Re: Faster Method for Gathering Data by Abigail-II (Bishop) on Jul 31, 2003 at 12:07 UTC
And how fast is the equivalent find command? Do something like: `$ time find dir1 dir2 dir3 -name '*.sgml' > /dev/null` [download] If that also takes hours, the problem isn't at your Perl program. Abigail	[reply] [d/l]
Re: Re: Faster Method for Gathering Data by ChrisS (Monk) on Jul 31, 2003 at 12:49 UTC
If the requester isn't on Unix, would wrapping the appropriate system("") call with some code to store the start and finish time be useful? Maybe the Benchmark module? I don't know, just wanted to see if such a strategy might be worthwhile.	[reply]

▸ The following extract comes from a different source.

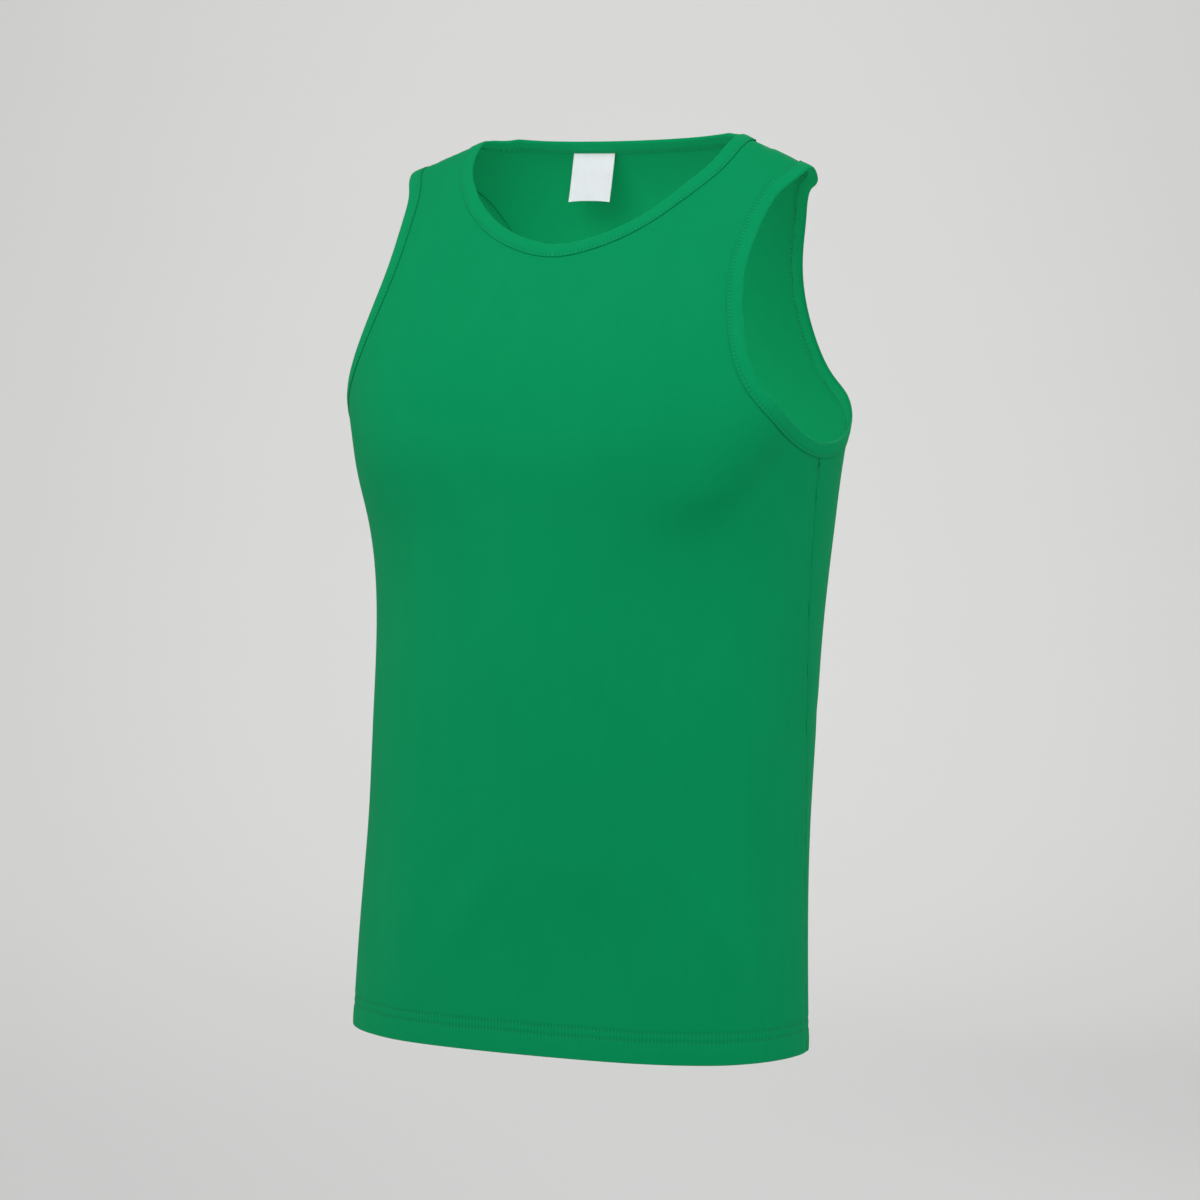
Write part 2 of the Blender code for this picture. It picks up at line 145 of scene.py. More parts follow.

Re: Faster Method for Gathering Data by BrowserUk (Patriarch) on Jul 31, 2003 at 13:23 UTC
How long does the same search take from the command line? Time both `dir /s \\remotemachine\....\.sgml attrib /s \\remotemachine\....\.sgml` [download] If either of these is substantially faster than File::Find, then there may be ways of speeding things up. If not, then it would seem that you have a very slow link somewhere between you and the network drive. Examine what is said, not who speaks. "Efficiency is intelligent laziness." -David Dunham "When I'm working on a problem, I never think about beauty. I think only how to solve the problem. But when I have finished, if the solution is not beautiful, I know it is wrong." -Richard Buckminster Fuller	[reply] [d/l]
Re: Faster Method for Gathering Data by cianoz (Friar) on Jul 31, 2003 at 12:14 UTC
as far as i can tell there's nothing wrong in your code (well except for a lacking "use strict"...) (i tested it to search for /\.c$/ in /usr/src/linux and it took just less then 1 second for more than 4000 files on an average machine..) try to compare it with the unix find command (if you are on unix) also if you are using a slow terminal it could help to eliminate the print statement or redirecting it to a file.	[reply]
Re: Re: Faster Method for Gathering Data by APA_Perl (Novice) on Jul 31, 2003 at 12:51 UTC
Sorry should have been more specific. I am on a Windows system, checking the files across a Win2000 server network drive. I guess that impacts it. The print command is in there to show that it is actually working and not frozen. I need the array for later use to open the files and do some reporting based on the elements in the SGML. Thanks TONS for verifying that at least it might not be me.	[reply]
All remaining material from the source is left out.